Hastings summed up the experience of playing with his brother on the Lions tour saying: “Gavin and I are the only pair of brothers ever to go on two Lions tours so that makes it special.
“Playing for Scotland, playing for the Lions was always really special and that special bond brings back some great memories which we can share to this day.”
Hastings also shared his experiences of how barriers had to be broken down but unfortunately for him and Gavin they kept on getting fined.
“My experience was you had to break down those barriers, we had some fun touring in 89 and 93 when we tried not to mix with your own country, you had to speak with other people. You get fined if you formed a clique, so if you find two welshman together you could fine them.
“Unfortunately for myself and my brother Gavin, we kept on getting fined, not as a Scottish clique but as a Hastings clique so we had to make secret meetings to see each other but that’s all part and parcel of the camaraderie of touring and those barriers being broken down.

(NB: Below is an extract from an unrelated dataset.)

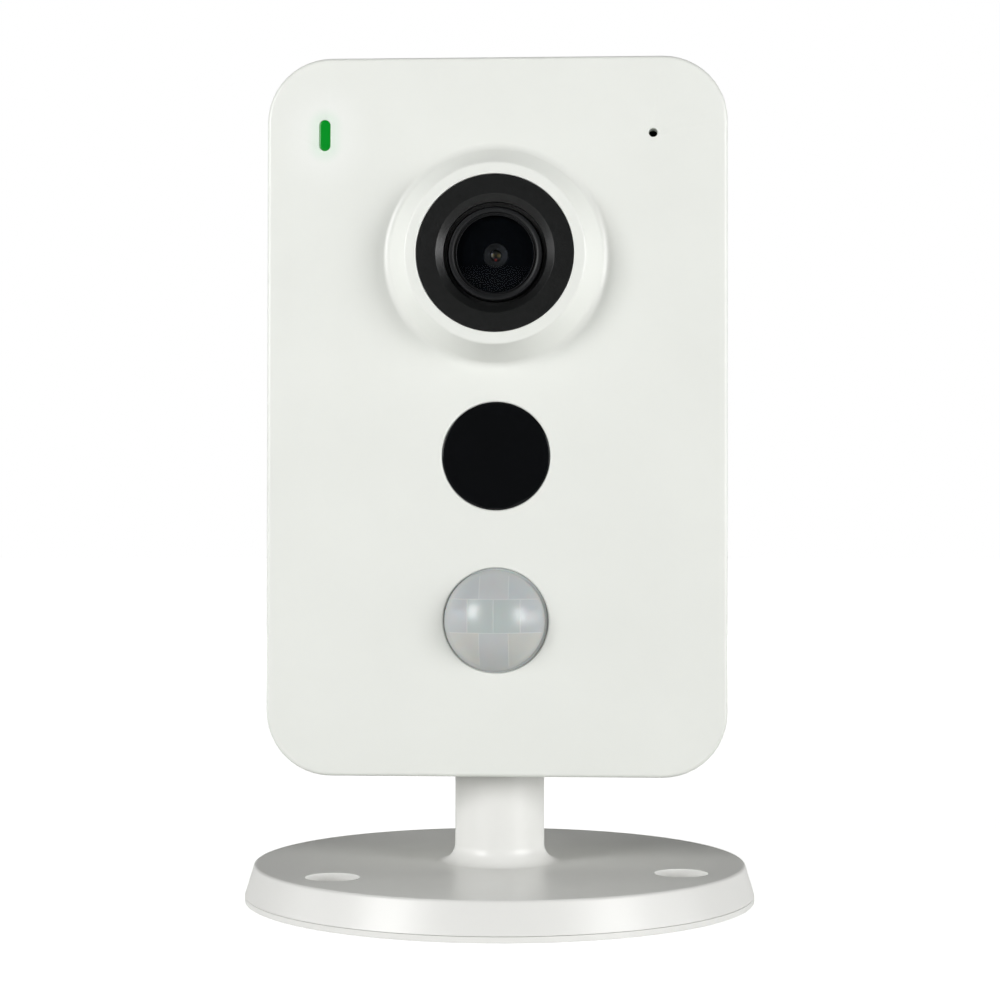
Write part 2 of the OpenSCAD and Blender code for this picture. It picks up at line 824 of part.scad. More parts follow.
socket_y = back_y - 0.2;
socket_deep = 10.5;
socket_w = 11.9;
socket_h = 8.2;
contact_w = 0.45;
contact_pitch = 1.02;

module ethernet_jack() {
    color("#2a2c2f") at(jack_x, jack_z) difference() {
        block(jack_w, jack_h, socket_y - jack_l, socket_y);
        block(socket_w, socket_h, socket_y - socket_deep, socket_y + cut);
        at(0, -socket_h / 2 - 1) block(6, 2.4, socket_y - socket_deep, socket_y + cut);
    }
}

module ethernet_contacts() {
    color("#d3a83c") at(jack_x, jack_z + socket_h / 2 - contact_w)
        for (k = [0:7]) at((k - 3.5) * contact_pitch, 0)
            block(contact_w, contact_w, socket_y - socket_deep + run_gap, socket_y - 2.5);
}

module power_jack() {
    color("#1d1e20") at(power_x, jack_z) difference() {
        block(power_w, power_h, board_back + half_gap, back_in - half_gap);
        along_y(back_in - power_deep, back_in + cut) circle(power_r);
        along_y(back_in - power_deep - 1.5, back_in) circle(1 + run_gap);
    }
}

module power_jack_pin() {
    color(steel) at(power_x, jack_z) along_y(back_in - power_deep - 1.4, back_in - 1) circle(1);
}

module card_socket() {
    color(steel) difference() {
        translate([-board_x, board_back + half_gap, card_z - card_h / 2])
            cube([card_l, card_t - half_gap, card_h]);
        translate([-board_x - cut, card_y, card_z - card_w / 2])
            cube([card_l - 0.6, card_slot_t, card_w]);
    }
}

// Button cap with its stem, seated in the back wall
module button() {
    end = switch_y + plunger_out + run_gap;
    along_y(end, back_y + button_proud) circle(button_r);
    along_y(back_in - seat_gap - button_flange_t, back_in - seat_gap) circle(button_flange_r);
}

module plunger() {
    along_y(switch_y - plunger_in, switch_y + plunger_out) circle(plunger_r);
}

module switch_body() {
    difference() {
        block(switch_w, switch_w, board_back + half_gap, switch_y);
        along_y(switch_y - plunger_in - button_travel - seat_gap, switch_y + cut)
            circle(plunger_r + run_gap);
    }
}

module reset_button() {
    color(black) at(button_x, button_z[0]) button();
}

module reset_plunger() {
    color("#caa") at(button_x, button_z[0]) plunger();
}

module reset_switch() {
    color(steel) at(button_x, button_z[0]) switch_body();
}

module pairing_button() {
    color("#8e9296") at(button_x, button_z[1]) button();
}

module pairing_plunger() {
    color("#caa") at(button_x, button_z[1]) plunger();
}

module pairing_switch() {
    color(steel) at(button_x, button_z[1]) switch_body();
}

speaker_back = back_in - half_gap;
speaker_front = speaker_back - speaker_t;
speaker_wall = 0.8;

module speaker_frame() {
    color("#2a2c2f") at(0, speaker_z) difference() {
        along_y(speaker_front, speaker_back) circle(speaker_r);
        along_y(speaker_front + speaker_wall, speaker_back + cut) circle(speaker_r - speaker_wall);
    }
}

module speaker_cone() {
    rim = speaker_r - speaker_wall - run_gap;
    rim_deep = 0.4;
    cone_t = 0.5;
    cone_deep = speaker_t - speaker_wall - 1.2;
    cap_r = 2;
    color("#4a4c50") at(0, speaker_z) turned(speaker_back) polygon([
        [0, cone_deep], [cap_r, cone_deep], [rim, rim_deep], [rim, rim_deep + cone_t],
        [cap_r, cone_deep + cone_t], [0, cone_deep + cone_t]]);
}

module speaker_magnet() {
    color(steel) at(0, speaker_z)
        along_y(speaker_front - speaker_magnet_t, speaker_front - half_gap) circle(speaker_magnet_r);
}

module ir_window() {
    color("#0c0e0f") at(0, ir_z) {
        along_y(face_y + run_gap, split_y + window_flange_t) circle(ir_r);
        along_y(split_y + run_gap, split_y + window_flange_t) circle(window_flange_r);
    }
}

module ir_shroud() {
    color(black) at(0, ir_z) difference() {
        along_y(split_y + window_flange_t + half_gap, shroud_back) circle(window_flange_r);
        along_y(split_y, shroud_back + cut) circle(window_flange_r - 1);
    }
}

module ir_led_board() {
    color(circuit) at(0, ir_z) along_y(shroud_back - led_board_t, shroud_back)
        circle(window_flange_r - 1 - run_gap);
}

module ir_leds() {
    board = shroud_back - led_board_t - half_gap;
    color("#cfd6dc") at(0, ir_z) both_sides() at(led_x, 0) turned(board) {
        square([led_r, 1]);
        intersection() {
            square([led_r, 2 * led_r]);
            translate([0, 0.6]) circle(led_r);
        }
    }
}

module pir_lens() {
    ball_r = (pow(pir_r, 2) + pow(pir_out, 2)) / (2 * pir_out);
    color("#c4c8c6") at(0, pir_z) {
        turned(face_y) difference() {
            union() {
                intersection() {
                    square([pir_r, pir_out]);
                    translate([0, pir_out - ball_r]) circle(ball_r);
                }
                translate([0, -panel_t]) square([pir_r, panel_t]);
            }
            intersection() {
                square([pir_r - pir_wall, pir_out]);
                translate([0, pir_out - ball_r]) circle(ball_r - pir_wall);
            }
            translate([0, -panel_t - cut]) square([pir_r - pir_wall, panel_t + cut]);
        }
        // The flange behind the panel stops above the pocket for the neck
        intersection() {
            along_y(split_y - cut / 2, split_y + pir_flange_t) difference() {
                circle(pir_r);
                circle(pir_r - pir_wall);
            }
            flange_room();
        }
        intersection() {
            along_y(split_y + run_gap, split_y + pir_flange_t) difference() {
                circle(pir_r + 1.2);
                circle(pir_r - pir_wall);
            }
            flange_room();
        }
    }
}

// Space above the neck's pocket, measured from the motion sensor's centre
module flange_room() {
    translate([-head_w / 2, face_y, pocket_top + seat_gap - pir_z]) cube([head_w, head_d, head_h]);
}

module pir_sensor() {
    color(steel) at(0, pir_z) along_y(pir_board_front - pir_can_t, pir_board_front - half_gap)
        circle(pir_can_r);
}

module pir_board() {
    bottom = pocket_top + seat_gap;
    color(circuit) translate([-pir_board_w / 2, pir_board_front, bottom])
        cube([pir_board_w, pir_board_t, board_z0 + pir_overlap - bottom]);
}

module status_light_pipe() {
    color("#009522") at(light_x, light_z) {
        along_y(face_y, board_front - led_t - seat_gap) light_outline(light_w, light_h);
        along_y(split_y + run_gap, split_y + pipe_collar)
            light_outline(light_w + 2 * pipe_collar, light_h + 2 * pipe_collar);
    }
}

module status_led() {
    color("#d9f0d6") at(light_x, light_z - 0.3)
        block(light_w, 1.8, board_front - led_t, board_front - half_gap);
}

module microphone_boot() {
    color("#2b2c2e") at(mic_x, mic_z) difference() {
        along_y(split_y + run_gap, board_front - mic_t - seat_gap) circle(boot_r);
        along_y(split_y - cut, board_front) circle(mic_r);
    }
}

module microphone() {
    color(steel) at(mic_x, mic_z - 0.6) block(3.6, 2.4, board_front - mic_t, board_front - half_gap);
}

base_shell();
base_cover();
ballast_plate();
rubber_feet();
cover_screws();
stalk();
pan_washer();
pan_screw();
tilt_pin();
tilt_nut();
tilt_washers();
front_panel();
rear_housing();
case_screws();
lens_trim_ring();
lens_barrel();
front_glass();
rear_glass();
lens_holder();
ir_cut_frame();
ir_cut_carriage();
ir_cut_filter();
clear_filter();
ir_cut_coil();
image_sensor();
sensor_board();
main_board();
board_headers();
board_screws();
processor();
heat_spreader();
wifi_shield();
wifi_antenna();
ethernet_jack();
ethernet_contacts();
power_jack();
power_jack_pin();
card_socket();
reset_button();
reset_plunger();
reset_switch();
pairing_button();
pairing_plunger();
pairing_switch();
speaker_frame();
speaker_cone();
speaker_magnet();
ir_window();
ir_shroud();
ir_led_board();
ir_leds();
pir_lens();
pir_sensor();
pir_board();
status_light_pipe();
status_led();
microphone_boot();
microphone();
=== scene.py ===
import math
from functools import partial

import bmesh
import bpy
from bpy.props import FloatProperty, FloatVectorProperty, PointerProperty
from mathutils import Euler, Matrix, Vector


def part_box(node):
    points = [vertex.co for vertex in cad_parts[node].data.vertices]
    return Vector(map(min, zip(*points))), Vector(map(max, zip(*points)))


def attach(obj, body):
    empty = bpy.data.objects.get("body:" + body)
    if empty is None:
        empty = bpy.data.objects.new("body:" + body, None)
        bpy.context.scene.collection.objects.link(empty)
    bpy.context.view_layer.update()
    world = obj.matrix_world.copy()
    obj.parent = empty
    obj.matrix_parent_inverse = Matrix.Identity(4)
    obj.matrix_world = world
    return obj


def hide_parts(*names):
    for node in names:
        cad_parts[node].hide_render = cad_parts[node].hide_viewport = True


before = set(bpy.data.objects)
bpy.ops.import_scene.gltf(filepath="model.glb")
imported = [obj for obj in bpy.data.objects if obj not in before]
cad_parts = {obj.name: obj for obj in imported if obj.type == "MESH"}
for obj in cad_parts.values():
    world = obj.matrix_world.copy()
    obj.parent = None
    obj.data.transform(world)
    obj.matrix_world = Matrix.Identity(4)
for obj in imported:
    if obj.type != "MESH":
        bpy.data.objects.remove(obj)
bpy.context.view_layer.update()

bl_info = {
    "name": "Security Camera Finish",
    "version": (1, 0, 0),
    "blender": (4, 5, 0),
    "location": "3D View > Sidebar > Security Camera",
    "description": "Builds the shown surfaces of a desk or wall security camera over its packed solids",
    "category": "Object",
}

MM = 0.001
FINE = 192  # sides of a full circle on the largest turned pieces
ROUND = 96  # sides of a full circle on the windows
SMALL = 48  # sides of a full circle on small holes and posts
TINY = 32  # sides of a full circle on the bores for the cover's screws
MERGE = 2e-6  # how near the corners of a CAD node's loose triangles lie, in metres
CREASE = math.radians(35)  # least angle of an edge of a CAD node that is rounded


def middle(node):
    """Middle of a CAD node's box."""
    low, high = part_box(node)
    return (low + high) / 2


def radius_of(node):
    """Half the width of a CAD node."""
    low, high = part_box(node)
    return (high.x - low.x) / 2


PANEL_LOW, PANEL_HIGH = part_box("front_panel")
HEAD_W = PANEL_HIGH.x - PANEL_LOW.x
HEAD_H = PANEL_HIGH.z - PANEL_LOW.z
HEAD_Z = PANEL_LOW.z  # foot of the head
LIP_Y = PANEL_LOW.y  # front of the lens bezel
FACE_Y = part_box("status_light_pipe")[0].y  # flat face of the front panel
SPLIT_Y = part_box("lens_trim_ring")[1].y  # where the front panel meets the rear housing
SEAT_Y = SPLIT_Y + 0.05 * MM  # front of the flanges that sit behind the front panel
BASE_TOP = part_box("base_shell")[1].z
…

“There wasn’t a lot of cross border competition in playing against each other until it was the Six Nations where now a lot of players will play in the same club team in the Premiership or across in France so theres a lot more social interaction.

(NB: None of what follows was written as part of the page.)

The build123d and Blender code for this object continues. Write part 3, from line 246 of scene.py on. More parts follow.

“In that case for this touring party actually helps but the beauty of the Lions is when they go to South Africa for that tour, that team will never ever tour again and that’s what makes it unique, that’s what makes it special.
“Its important that they understand not only the history behind it, playing for the Lions but how they can benefit as players themselves because not everybody is going to play in that test team and yes your going to be frustrated, yes your going to be annoyed you weren’t in that test team but at the end of the day your still a Lion and your still contributing to that incredible test arena.”